### WORK REQUIRED
Pull out of the data below the stretch of lines bounded by the one containing "tapering into the shank" and the one containing "a pale floor.", both bounds included, unchanged.
═════ MATERIAL ═════
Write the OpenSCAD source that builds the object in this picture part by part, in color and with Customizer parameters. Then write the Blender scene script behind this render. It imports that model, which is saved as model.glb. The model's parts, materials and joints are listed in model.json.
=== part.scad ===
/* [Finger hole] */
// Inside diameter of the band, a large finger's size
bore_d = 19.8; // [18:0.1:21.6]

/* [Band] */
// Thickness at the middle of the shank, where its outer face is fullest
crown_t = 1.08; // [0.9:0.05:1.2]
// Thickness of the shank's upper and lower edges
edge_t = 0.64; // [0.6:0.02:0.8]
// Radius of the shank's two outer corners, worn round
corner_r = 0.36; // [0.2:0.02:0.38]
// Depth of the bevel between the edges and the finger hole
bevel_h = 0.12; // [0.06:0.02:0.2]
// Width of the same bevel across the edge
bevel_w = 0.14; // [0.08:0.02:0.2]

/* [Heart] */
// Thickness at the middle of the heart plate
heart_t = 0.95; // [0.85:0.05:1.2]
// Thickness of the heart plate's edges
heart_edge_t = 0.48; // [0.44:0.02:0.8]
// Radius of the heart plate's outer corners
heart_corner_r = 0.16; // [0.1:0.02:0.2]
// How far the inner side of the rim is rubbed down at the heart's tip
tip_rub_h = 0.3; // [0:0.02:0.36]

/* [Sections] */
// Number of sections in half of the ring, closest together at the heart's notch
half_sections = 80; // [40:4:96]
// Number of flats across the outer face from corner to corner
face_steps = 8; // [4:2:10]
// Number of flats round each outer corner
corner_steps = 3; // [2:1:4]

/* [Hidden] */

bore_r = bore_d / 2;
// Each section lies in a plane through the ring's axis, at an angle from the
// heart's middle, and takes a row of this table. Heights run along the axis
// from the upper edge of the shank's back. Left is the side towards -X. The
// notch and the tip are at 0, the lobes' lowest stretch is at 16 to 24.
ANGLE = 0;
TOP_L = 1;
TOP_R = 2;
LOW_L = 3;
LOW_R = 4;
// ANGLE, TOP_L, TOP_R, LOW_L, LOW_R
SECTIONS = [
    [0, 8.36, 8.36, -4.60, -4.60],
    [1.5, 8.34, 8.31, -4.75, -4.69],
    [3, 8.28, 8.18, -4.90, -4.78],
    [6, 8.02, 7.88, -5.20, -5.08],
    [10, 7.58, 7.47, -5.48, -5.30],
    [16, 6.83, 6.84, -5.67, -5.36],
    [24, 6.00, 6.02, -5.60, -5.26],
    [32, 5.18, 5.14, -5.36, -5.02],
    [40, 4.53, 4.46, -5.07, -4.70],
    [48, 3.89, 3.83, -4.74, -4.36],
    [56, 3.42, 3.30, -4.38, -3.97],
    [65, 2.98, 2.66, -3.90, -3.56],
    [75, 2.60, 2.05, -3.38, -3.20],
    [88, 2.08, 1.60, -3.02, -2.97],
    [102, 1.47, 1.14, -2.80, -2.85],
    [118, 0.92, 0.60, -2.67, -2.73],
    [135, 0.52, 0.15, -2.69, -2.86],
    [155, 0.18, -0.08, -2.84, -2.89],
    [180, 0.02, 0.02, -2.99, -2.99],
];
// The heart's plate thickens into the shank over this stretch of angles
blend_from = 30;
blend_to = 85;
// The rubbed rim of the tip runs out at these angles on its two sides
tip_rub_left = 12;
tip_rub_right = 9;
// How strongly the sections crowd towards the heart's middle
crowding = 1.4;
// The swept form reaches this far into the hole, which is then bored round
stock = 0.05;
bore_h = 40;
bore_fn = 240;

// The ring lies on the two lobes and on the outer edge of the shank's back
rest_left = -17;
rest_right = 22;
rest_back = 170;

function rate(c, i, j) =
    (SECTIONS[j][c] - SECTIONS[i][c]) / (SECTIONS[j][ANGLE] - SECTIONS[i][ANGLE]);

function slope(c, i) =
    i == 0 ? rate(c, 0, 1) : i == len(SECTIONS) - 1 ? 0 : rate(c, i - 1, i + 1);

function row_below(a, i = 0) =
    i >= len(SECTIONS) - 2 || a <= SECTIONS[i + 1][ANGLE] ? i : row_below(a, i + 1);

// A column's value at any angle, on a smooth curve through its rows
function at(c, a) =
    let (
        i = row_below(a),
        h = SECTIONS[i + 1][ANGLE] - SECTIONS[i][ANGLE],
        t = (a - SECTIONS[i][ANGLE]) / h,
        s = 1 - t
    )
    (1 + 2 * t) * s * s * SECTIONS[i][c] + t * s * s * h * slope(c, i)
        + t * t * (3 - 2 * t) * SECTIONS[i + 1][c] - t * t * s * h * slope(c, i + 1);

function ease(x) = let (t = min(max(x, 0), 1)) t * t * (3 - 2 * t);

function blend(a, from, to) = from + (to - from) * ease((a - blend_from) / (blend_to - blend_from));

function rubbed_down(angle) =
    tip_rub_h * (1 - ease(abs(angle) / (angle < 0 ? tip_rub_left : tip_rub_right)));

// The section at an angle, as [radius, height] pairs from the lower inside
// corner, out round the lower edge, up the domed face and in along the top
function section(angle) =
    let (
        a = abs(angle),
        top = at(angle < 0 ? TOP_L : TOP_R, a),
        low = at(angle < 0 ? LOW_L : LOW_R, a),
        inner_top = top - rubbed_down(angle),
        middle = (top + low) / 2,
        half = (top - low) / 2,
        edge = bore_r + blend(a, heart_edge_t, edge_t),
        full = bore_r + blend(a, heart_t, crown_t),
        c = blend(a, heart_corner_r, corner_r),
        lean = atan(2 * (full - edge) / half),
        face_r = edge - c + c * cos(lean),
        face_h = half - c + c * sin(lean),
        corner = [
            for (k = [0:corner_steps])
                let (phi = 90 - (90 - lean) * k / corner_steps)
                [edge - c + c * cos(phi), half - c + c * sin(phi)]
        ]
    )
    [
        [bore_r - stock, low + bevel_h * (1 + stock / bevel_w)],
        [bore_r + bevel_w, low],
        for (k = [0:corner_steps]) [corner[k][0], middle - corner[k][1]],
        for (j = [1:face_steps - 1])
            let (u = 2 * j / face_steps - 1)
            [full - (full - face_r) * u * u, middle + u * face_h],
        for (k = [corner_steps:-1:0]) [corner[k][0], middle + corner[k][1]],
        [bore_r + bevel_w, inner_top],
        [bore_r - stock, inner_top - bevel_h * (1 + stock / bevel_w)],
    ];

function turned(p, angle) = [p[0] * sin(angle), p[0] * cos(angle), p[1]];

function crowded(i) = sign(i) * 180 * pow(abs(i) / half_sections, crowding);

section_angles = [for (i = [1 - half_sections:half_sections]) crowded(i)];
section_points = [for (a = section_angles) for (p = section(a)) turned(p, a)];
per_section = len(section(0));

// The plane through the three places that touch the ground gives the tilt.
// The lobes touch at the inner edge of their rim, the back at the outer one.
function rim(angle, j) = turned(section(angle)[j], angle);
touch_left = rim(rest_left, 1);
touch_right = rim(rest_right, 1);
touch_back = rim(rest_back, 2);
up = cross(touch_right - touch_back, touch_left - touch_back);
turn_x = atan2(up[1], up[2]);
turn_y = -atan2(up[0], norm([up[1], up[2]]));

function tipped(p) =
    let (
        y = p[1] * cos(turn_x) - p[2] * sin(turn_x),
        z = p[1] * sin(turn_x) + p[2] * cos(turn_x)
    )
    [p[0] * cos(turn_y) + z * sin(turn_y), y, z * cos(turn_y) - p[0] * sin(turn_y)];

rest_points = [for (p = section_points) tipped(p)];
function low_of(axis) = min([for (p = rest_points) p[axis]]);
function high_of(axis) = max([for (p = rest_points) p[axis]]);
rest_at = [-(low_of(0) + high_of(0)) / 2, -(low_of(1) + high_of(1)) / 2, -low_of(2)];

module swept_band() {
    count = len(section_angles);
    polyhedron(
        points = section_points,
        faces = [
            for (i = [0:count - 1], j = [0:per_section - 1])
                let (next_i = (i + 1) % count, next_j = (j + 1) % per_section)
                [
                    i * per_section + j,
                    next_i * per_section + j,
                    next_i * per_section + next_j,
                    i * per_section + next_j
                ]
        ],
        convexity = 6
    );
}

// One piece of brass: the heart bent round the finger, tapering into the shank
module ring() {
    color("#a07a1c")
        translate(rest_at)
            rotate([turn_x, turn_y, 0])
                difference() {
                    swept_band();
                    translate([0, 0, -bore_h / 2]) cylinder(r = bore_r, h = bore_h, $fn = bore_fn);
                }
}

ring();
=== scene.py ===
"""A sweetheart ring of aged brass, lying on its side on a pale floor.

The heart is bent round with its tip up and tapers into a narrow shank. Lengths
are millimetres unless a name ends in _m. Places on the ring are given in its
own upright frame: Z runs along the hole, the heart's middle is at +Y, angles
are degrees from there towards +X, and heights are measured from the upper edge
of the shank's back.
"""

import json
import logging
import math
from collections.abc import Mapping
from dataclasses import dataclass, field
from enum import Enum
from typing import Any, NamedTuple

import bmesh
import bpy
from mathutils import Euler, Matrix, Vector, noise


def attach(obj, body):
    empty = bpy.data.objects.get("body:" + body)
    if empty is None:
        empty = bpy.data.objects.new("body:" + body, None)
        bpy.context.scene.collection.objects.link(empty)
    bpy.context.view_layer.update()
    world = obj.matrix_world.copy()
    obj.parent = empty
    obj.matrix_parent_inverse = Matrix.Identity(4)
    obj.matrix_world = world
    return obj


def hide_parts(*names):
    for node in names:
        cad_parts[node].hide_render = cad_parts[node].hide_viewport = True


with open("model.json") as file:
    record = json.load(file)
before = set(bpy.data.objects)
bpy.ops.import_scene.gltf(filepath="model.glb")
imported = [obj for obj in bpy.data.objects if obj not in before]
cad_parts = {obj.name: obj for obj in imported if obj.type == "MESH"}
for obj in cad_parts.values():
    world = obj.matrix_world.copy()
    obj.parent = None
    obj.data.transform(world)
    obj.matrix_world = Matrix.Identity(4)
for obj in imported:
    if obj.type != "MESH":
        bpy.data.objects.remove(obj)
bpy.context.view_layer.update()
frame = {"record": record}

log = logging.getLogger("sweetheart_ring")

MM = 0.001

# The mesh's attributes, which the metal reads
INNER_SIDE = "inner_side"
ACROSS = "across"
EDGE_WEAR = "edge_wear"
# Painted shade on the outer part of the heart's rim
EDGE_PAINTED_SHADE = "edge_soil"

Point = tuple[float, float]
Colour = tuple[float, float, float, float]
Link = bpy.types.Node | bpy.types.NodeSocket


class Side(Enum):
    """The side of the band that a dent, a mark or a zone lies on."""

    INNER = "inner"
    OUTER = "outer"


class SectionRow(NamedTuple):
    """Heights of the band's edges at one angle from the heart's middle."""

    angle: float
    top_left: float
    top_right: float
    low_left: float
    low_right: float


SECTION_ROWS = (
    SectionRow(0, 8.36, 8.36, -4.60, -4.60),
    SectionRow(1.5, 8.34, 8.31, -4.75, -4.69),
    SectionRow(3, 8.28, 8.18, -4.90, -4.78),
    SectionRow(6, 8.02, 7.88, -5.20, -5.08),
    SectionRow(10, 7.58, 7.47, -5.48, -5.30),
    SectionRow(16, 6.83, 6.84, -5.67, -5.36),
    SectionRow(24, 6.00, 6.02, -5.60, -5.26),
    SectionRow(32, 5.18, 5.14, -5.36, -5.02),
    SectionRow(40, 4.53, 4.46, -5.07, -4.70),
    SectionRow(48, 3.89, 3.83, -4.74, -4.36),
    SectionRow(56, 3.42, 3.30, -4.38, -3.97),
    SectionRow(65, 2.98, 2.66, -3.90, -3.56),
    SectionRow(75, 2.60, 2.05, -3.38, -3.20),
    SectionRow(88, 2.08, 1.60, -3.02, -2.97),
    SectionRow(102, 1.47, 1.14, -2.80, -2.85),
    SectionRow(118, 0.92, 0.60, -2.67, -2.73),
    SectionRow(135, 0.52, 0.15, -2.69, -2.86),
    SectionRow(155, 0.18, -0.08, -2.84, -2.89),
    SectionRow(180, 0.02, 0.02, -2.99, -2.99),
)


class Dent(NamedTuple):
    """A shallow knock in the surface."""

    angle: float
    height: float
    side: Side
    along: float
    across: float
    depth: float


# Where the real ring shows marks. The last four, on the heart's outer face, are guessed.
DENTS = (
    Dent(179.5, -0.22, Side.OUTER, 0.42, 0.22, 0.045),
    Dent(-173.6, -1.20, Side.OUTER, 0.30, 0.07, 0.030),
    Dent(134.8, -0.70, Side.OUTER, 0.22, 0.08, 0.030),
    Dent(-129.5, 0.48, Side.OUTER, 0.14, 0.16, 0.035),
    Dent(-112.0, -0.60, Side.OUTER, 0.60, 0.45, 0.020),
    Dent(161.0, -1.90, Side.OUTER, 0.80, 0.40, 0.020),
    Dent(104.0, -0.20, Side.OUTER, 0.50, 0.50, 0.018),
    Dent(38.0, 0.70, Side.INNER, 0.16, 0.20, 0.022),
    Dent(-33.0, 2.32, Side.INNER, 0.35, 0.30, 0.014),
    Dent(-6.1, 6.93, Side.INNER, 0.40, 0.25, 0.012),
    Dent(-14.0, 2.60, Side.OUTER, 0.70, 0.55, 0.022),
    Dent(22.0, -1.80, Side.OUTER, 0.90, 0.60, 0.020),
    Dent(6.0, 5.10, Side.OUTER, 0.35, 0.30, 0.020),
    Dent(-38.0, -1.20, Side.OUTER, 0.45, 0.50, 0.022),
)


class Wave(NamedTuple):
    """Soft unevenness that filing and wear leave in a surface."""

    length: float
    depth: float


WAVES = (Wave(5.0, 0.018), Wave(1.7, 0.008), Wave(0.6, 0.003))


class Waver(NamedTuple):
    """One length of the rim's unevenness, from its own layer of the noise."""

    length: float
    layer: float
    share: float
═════
### SOLUTION BELOW
// One piece of brass: the heart bent round the finger, tapering into the shank
module ring() {
    color("#a07a1c")
        translate(rest_at)
            rotate([turn_x, turn_y, 0])
                difference() {
                    swept_band();
                    translate([0, 0, -bore_h / 2]) cylinder(r = bore_r, h = bore_h, $fn = bore_fn);
                }
}

ring();
=== scene.py ===
"""A sweetheart ring of aged brass, lying on its side on a pale floor.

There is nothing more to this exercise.